O Paquistão pressionava pela decisão brasileira havia meses, mas uma coincidência chamou a atenção de quem acompanha o mercado de armas: a intermediação da venda foi feita pelo mesmo grupo paquistanês que ajudou o governo russo a vender 12 helicópteros de ataque ao Brasil na semana passada. A proximidade poderia indicar, segundo analistas, um "pacote fechado" em duas pontas pelos intermediários.

Os mísseis em questão são do modelo MAR-1. É um míssil anti-radiação, ou seja, ele captura sinais de radar e persegue a fonte emissora. O MAR-1 é especificado para atingir alvos emissores de radar em terra -ou seja, baterias antiaéreas.

Começou a ser desenvolvido em 1998 pela Aeronáutica e a Mectron e sofreu boicote no ano seguinte dos Estados Unidos, que vetaram a venda de uma antena de seu sistema receptor de radar por considerar que estaria permitindo a inserção de uma nova tecnologia militar na América do Sul.

A solução encontrada foi improvisar um produto nacionalizado. Deu certo, e o míssil já está em fase de ensaio operacional. Só a FAB investiu cerca de US$ 26 milhões no projeto. O MAR-1 foi desenhado para ser instalado no caça de ataque a solo AMX, mas é facilmente integrado a aviões como os Mirage paquistaneses.

Segundo a Folha apurou, o Paquistão vai adiantar parte do contrato para que a Mectron amplie sua capacidade de produção. Com o adiantamento, a Mectron conseguirá fabricar cinco mísseis por mês, contra apenas um hoje.
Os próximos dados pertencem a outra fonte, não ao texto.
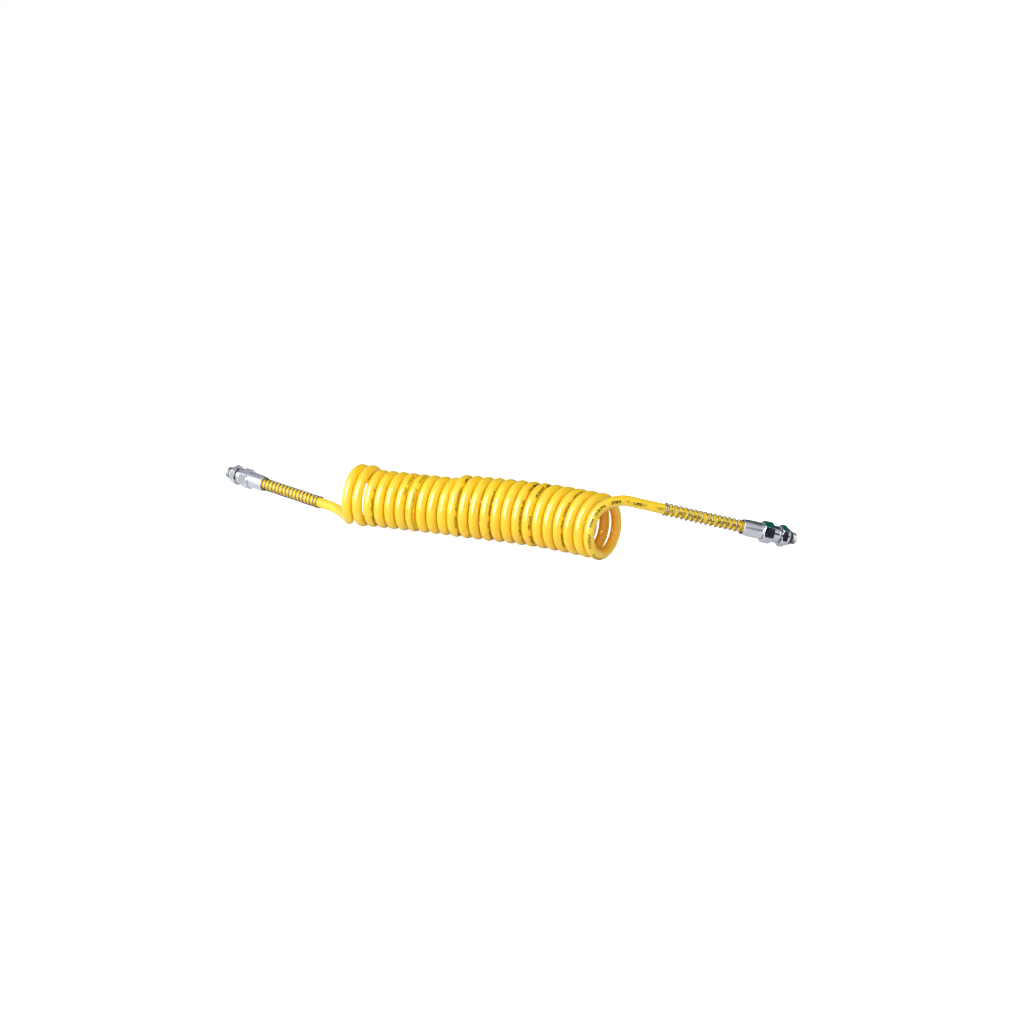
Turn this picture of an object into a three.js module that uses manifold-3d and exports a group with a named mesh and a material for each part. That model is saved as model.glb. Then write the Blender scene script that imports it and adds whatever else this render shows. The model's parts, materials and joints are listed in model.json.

Não será, contudo, com esse lote de produtos que o Paquistão terá algum tipo de vantagem tática ou estratégica numa hipotética guerra com o eterno rival.

Sobre o mesmo assunto, o jornal Gazeta Mercantil, em texto de Viviane Monteiro, ontem publicou:

CAMEX APROVA VENDA DE MÍSSEIS

“Brasília, 3 de Dezembro de 2008 - A Câmara de Comércio Exterior (Camex) deu o aval para a Mectron, fabricante de mísseis anti-radiação, possa exportar 100 mísseis para o governo do Paquistão. O ministro da Defesa, Nelson Jobim, informou que o governo federal concederá garantias para que a empresa, situada em São José dos Campos (SP), possa exportar os 100 mísseis anti-radiação (NARI) para o país asiático.

O ministro lembrou que o negócio havia sido fechado em 23 de abril deste ano entre a Força Area Brasileira (FAB), a Mectron e a Força Area do Paquistão, no valor de 85 milhões de euros. Porém, o negócio dependia da aprovação de garantias do governo do Brasil para tal operação. Após participar da reunião da Camex, órgão vinculado ao Ministério do Desenvolvimento, Indústria e Comércio Exterior, Jobim esquivou-se de responder se as garantias seriam concedidas pelo BNDES que é sócio da empresa paulista e qual o valor das garantias. "A reunião foi realizada apenas para aprovarmos essa operação", esquivou-se o ministro.

Para o ministro, esse é um negócio importante para a Mectron, pois aumentará em cinco vezes a capacidade de produção da empresa, que hoje produz apenas um míssil por mês.

Com o acordo, a expectativa é que a produção salte para cinco mísseis mensais. "A nossa tendência em defesa é exatamente estimular o desenvolvimento. Com essa negociação, a Mectron passará a produzir cinco mísseis por mês, o que vai ampliar a mão-de-obra e a qualificação da empresa", disse Jobim. A Mectron possui, em seu quadro de especialistas, cinco engenheiros formados pelo Instituto Tecnológico de Aeronáutica (ITA).

Sobre os atentados terroristas na Índia, que foram atribuídos a terroristas paquistaneses, o ministro se antecipou em responder. "Não sei se os terroristas são paquistaneses, mas o negócio que estamos fazendo é com o governo paquistanês e não com terroristas paquistaneses", justificou-se.

Embora o governo brasileiro tenha aprovado garantias para a Mectron exportar os equipamentos para o Paquistão, o ministro assegurou que o governo paquistanês "já dispõe" dos 85 milhões de euros. Dessa forma, complementa, a empresa terá condições de quintuplicar a sua capacidade produtiva, "inclusive em pesquisa", avaliou Jobim.

O ministro explicou que os mísseis anti-radiação (NARI) são acoplados em aviões, em plataformas, e são utilizados para identificar origens de radiação e emissão de radiação de radares. "Eles têm a possibilidade de destruir o radar se quiserem, mas funcionam como monitoramento. É um instrumento de monitoramento muito eficaz . Pelo espaço, ele faz o monitoramento da terra, localiza e, se eventualmente, houver uma decisão, ele pode destruir o radar", disse o ministro.”